The first two tenants in Kettering University’s $3.4 million Innovation Center bring hope to a bigger vision for the barren block of land off Chevrolet Avenue.
The dream goes something like this: a mecca for inventors, scientists and entrepreneurs testing ideas in new laboratories. Four, five, even six more buildings on what are now vacant lots.
Possibly, a new place for students to live. Or a coffee shop that draws people from the Flint River Trail for smoothies and ice cream. Or a retail center.
It would be a bustling place for companies of a future Flint that would bring a former General Motors site back to life.

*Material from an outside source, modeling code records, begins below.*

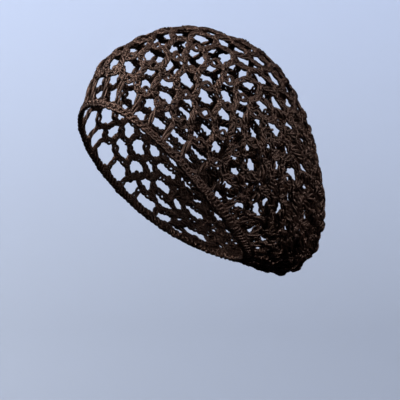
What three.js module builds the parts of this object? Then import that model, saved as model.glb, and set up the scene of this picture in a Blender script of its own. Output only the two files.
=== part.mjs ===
import * as THREE from 'three';

// Crochet hair snood in the form it takes when worn: an open net bag on a plump edge band.
// Millimetres, +Z up. The opening's front lies towards -Y and its left side towards +X.
// The origin is at the inside of the crown's top, in the middle plane.

// Sizes of the whole net.
const WIDTH = 170;
const LENGTH = 266;
const HEIGHT = 256;

// Sizes of the net's wall and gaps.
const NET_THICKNESS = 3;
const LARGEST_GAP = 26;
const GAP_SHARE = 0.76;

// Sizes of the edge band, across its flat and through it.
const BAND_WIDTH = 8;
const BAND_THICKNESS = 5;
const BAND_STANDOFF = 1;
const PIECE_GAP = 0.3;

// Loops that the net is stretched over, from the edge band to the centre of the back.
// along: place from band to centre. y values are shares of LENGTH, z of HEIGHT, half of WIDTH.
// top and nape: where the loop crosses the middle plane. bow: share of LENGTH that the sides
// lean out of the loop's plane. egg: how much narrower the loop is towards its top.
const LOOP_COLUMNS = ['along', 'topY', 'topZ', 'napeY', 'napeZ', 'half', 'bow', 'egg'];
const LOOPS = [
  [0, -0.424, -0.27, 0.245, -0.915, 0.397, -0.043, -0.06],
  [0.09, -0.375, -0.139, 0.337, -0.946, 0.451, -0.019, 0.11],
  [0.2, -0.254, -0.058, 0.42, -0.979, 0.494, -0.004, 0.06],
  [0.34, -0.047, 0.001, 0.481, -0.998, 0.496, 0, -0.04],
  [0.5, 0.141, -0.022, 0.537, -0.962, 0.475, 0, 0.03],
  [0.66, 0.293, -0.075, 0.558, -0.888, 0.381, 0, 0],
  [0.8, 0.399, -0.194, 0.569, -0.771, 0.281, 0, 0],
  [0.92, 0.496, -0.357, 0.571, -0.64, 0.172, 0, 0],
  [1, 0.559, -0.502, 0.566, -0.513, 0.011, 0, 0],
];
const LOOP_SQUARENESS = 2.1;

// Rounds of gaps, from the edge band to the centre: where each round ends and its gap count.
// The last one ends beside the small plain hole at the centre of the back.
const ROUND_COLUMNS = ['end', 'gaps'];
const ROUNDS = [
  [0.105, 18],
  [0.215, 18],
  [0.335, 18],
  [0.465, 18],
  [0.6, 18],
  [0.735, 14],
  [0.865, 10],
  [0.985, 6],
];

// Shape of a round's zigzag edge and of a gap, and how finely they are cut.
const ZIGZAG_SHARE = 0.12;
const GAP_CORNERS = 12;
const GAP_SQUARENESS = 2.6;
const BAND_STEPS = 72;
const BAND_SECTION_STEPS = 10;
const CENTRE_STEPS = 24;
const FRONT_CROWDING_SHARE = 0.16;

const LOOP_SAMPLES = 360;
const ALONG_SAMPLES = 80;
const SHARE_SAMPLES = 120;

function readColumns(rows, columns) {
  return rows.map((row) => Object.fromEntries(columns.map((name, i) => [name, row[i]])));
}

const loops = readColumns(LOOPS, LOOP_COLUMNS);
const rounds = readColumns(ROUNDS, ROUND_COLUMNS);

// Slope of one column of the loop table at one of its rows.
function tableSlope(name, i) {
  const chord = (k) => (loops[k + 1][name] - loops[k][name]) / (loops[k + 1].along - loops[k].along);
  const last = loops.length - 1;
  if (i === 0) {
    return 1.5 * chord(0) - 0.5 * tableSlope(name, 1);
  }
  if (i === last) {
    return 1.5 * chord(last - 1) - 0.5 * tableSlope(name, last - 1);
  }
  const before = loops[i].along - loops[i - 1].along;
  const after = loops[i + 1].along - loops[i].along;
  return (chord(i - 1) * after + chord(i) * before) / (before + after);
}

const slopes = loops.map((_, i) => Object.fromEntries(
  LOOP_COLUMNS.map((name) => [name, tableSlope(name, i)]),
));

// One smoothly blended row of the loop table.
function loopAt(along) {
  let i = 0;
  while (i < loops.length - 2 && loops[i + 1].along <= along) {
    i += 1;
  }
  const span = loops[i + 1].along - loops[i].along;
  const x = (along - loops[i].along) / span;
  const blended = {};
  for (const name of LOOP_COLUMNS) {
    const ends = loops[i][name] * (1 + 2 * x) * (1 - x) ** 2 + loops[i + 1][name] * x * x * (3 - 2 * x);
    const bend = slopes[i][name] * x * (1 - x) ** 2 - slopes[i + 1][name] * x * x * (1 - x);
    blended[name] = ends + span * bend;
  }
  return blended;
}

function signedPower(value, power) {
  return Math.sign(value) * Math.abs(value) ** power;
}

// Point of a loop at an angle: 0 is on top, a quarter turn is at the +X side.
function pointOnLoop(loop, angle) {
  const centreY = (loop.topY + loop.napeY) * LENGTH / 2;
  const centreZ = (loop.topZ + loop.napeZ) * HEIGHT / 2;
  const reachY = (loop.topY - loop.napeY) * LENGTH / 2;
  const reachZ = (loop.topZ - loop.napeZ) * HEIGHT / 2;
  const reach = Math.hypot(reachY, reachZ);
  const lean = loop.bow * LENGTH * Math.sin(angle) ** 2;
  const up = signedPower(Math.cos(angle), 2 / LOOP_SQUARENESS);
  const side = signedPower(Math.sin(angle), 2 / LOOP_SQUARENESS);
  return new THREE.Vector3(
    loop.half * WIDTH * side * (1 - loop.egg * up),
    centreY + reachY * up + lean * reachZ / reach,
    centreZ + reachZ * up - lean * reachY / reach,
  );
}

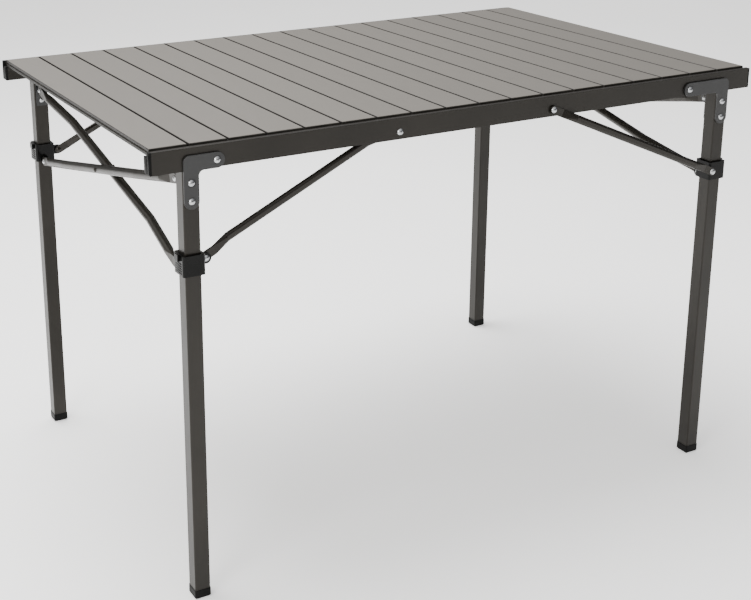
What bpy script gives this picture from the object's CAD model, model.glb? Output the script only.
import math

import bmesh
import bpy
from mathutils import Matrix, Vector


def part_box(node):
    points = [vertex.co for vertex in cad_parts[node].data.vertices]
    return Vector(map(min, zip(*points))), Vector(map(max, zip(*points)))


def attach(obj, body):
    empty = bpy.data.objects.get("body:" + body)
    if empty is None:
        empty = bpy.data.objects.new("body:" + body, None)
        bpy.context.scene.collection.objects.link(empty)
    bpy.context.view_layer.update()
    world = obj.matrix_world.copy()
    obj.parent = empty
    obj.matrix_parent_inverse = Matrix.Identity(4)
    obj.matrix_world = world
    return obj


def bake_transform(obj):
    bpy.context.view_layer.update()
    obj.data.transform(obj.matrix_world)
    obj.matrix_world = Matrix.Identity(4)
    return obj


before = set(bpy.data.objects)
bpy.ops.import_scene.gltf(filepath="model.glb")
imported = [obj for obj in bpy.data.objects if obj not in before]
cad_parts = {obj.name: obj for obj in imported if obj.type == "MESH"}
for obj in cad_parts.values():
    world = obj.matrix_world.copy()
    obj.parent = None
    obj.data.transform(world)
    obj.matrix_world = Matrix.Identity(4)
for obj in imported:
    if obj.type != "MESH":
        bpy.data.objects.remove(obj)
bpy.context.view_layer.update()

# ---- Floor, light and camera ----
# A pale studio floor with a soft key from the left, a broad top light and a weak fill on the right.
# The camera stands at the front left, a little above the table top.
FLOOR_SIZE = 14.0
FLOOR_COLOUR = (0.94, 0.94, 0.935, 1)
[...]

They would call it the Kettering Technology Park.
“Ten years ago, we didn’t think it was a real possibility on campus,” said Susan Bolt, Kettering’s vice president for administration and finance, looking over the 2007 master plan for the property, which took years to acquire from GM.
“I envision an economic engine that allows for the transfer of knowledge.”
The Innovation Center marks the first big step of the envisioned tech corridor.
The opening of the building, a nearly six-year-old concept that evolved several times and included false starts, has some campus dreamers giddy about what’s next — even if it’s still years away.
Kettering leaders anticipate the 9,200-square-foot Innovation Center will be full by the end of the year. It still has room for two to four new tenants.
Its first two companies already have put the campus in the spotlight. Swedish Biogas International, the company that has pledged to produce a renewable alternative fuel at a biogas plant in the city, has made the building its headquarters.